Friday, December 13, 2013

'Every little helps' is a dangerous mantra for climate change

Adam Corner in the Guardian (UK): ...Like recycling, re-using carrier bags has become something of an iconic "sustainable behaviour". But whatever else its benefits may be, it is not, in itself, an especially good way of cutting carbon. Like all simple and painless behavioural changes, its value hangs on whether it acts as a catalyst for other, more impactful, activities or support for political changes.

...To be clear: fewer plastic bags would be a small, good thing. But as a major two-day conference at the Royal Society headquarters in London this week made clear, "every little helps" is a dangerously misleading mantra when it comes to climate change.

The Radical Plan meeting featured contributions from across the physical and social sciences, as well as civil society. The organisers – Professors Kevin Anderson and Corinne Le Quere of the Tyndall Centre – posed contributors a brutally simple question: what would need to happen if we were to do more than simply pay lip service to the idea of avoiding dangerous climate change?
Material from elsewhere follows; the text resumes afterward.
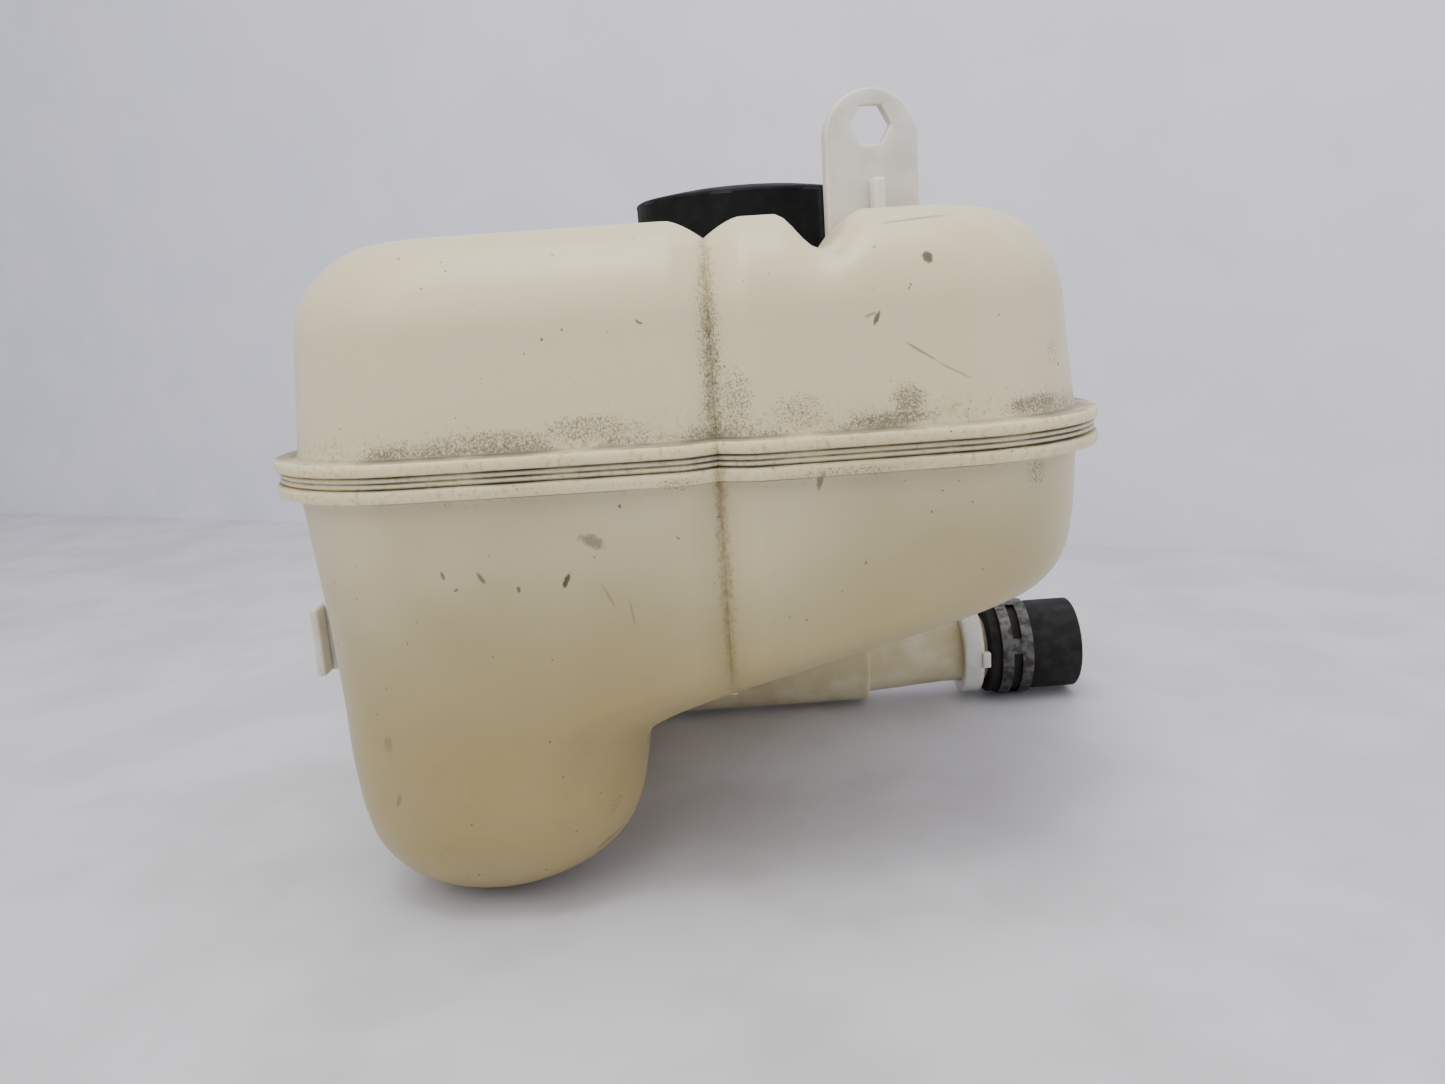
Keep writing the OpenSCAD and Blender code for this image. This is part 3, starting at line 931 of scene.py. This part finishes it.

...Scientists and engineers described the unprecedented scale of energy system change necessary to decarbonise rapidly. Social scientists argued for a transformation in the way we view ourselves, our consumption, and our role in society. Economists demolished the idea that economic growth could be maintained forever in a fossil-fuel driven, finite world. Policy experts questioned whether our current carbon targets were fit for purpose.

But across almost all of the papers presented at the conference, there was an inescapable consensus: a fundamentally different economic system is required, if we are serious about avoiding dangerous climate change, based on nurturing wellbeing rather than stoking corporate profit....

Pieter Breughel the Younger's "Tower of Babel"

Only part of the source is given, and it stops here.